As for Raza, it was the “hot colours of the land” that helped him create mesmeric works redolent with sights and sound of his country. “His paintings, made in brilliant, primary colours, were non-figurative and yet spoke of a passionate, lived reality. The deep, dark circles known as the Bindus were a centrifugal force in his works which drew upon the metaphysical concept of the focal point of concentration shown to him by his school teacher in Madhya Pradesh in his childhood. In his works, we see the interlocking reds and yellows with the deep blacks and browns which create a dynamic surface that is charged with an imperceptible energy,” writes Dalmia, adding that the flaming colours are enveloped within the impending darkness and flit through its fluid surface creating a restless energy. Raza’s works, she underlines, added substantially to the modernist genre and are known for their subliminal exploration of colour as well as for their epiphanic manifestation of universal truths. As one of the founding figures of the Progressive Artists’ Group, Raza laid the tracks for the art movement in the country and placed it on the international map.

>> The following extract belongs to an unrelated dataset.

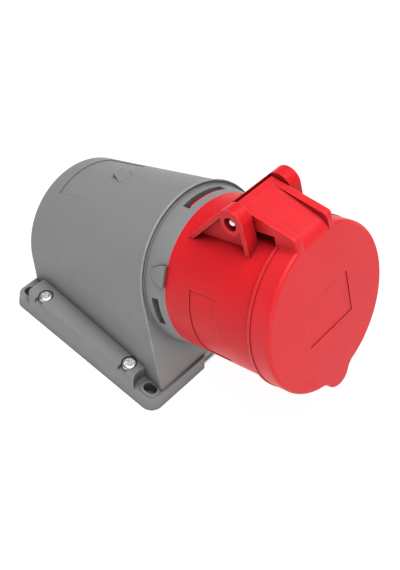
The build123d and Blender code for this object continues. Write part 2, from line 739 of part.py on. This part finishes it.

 In 2012, Raza Foundation had organised a nine-day-long artistic, multi-disciplinary extravaganza in New Delhi to mark Raza’s 90th birthday. It was titled “Aviraam” (non-stop in Hindi), a nod to the artist’s journey that had continued into his late 80s. As most of Raza’s works seem to be reflections of the engagement with his inner self, I had asked him where the realities of the outside world figured. “Inside and outside reality reflect each other. One is invariably the other. I have tried to paint what I consider to be the essence. I dearly hope that the dichotomy of the inner and outer disappears in all arts, including mine,” Raza — who saw the art scene in the second decade of the 21st century as vibrant, and full of youthful vigour and passionate fury — had said.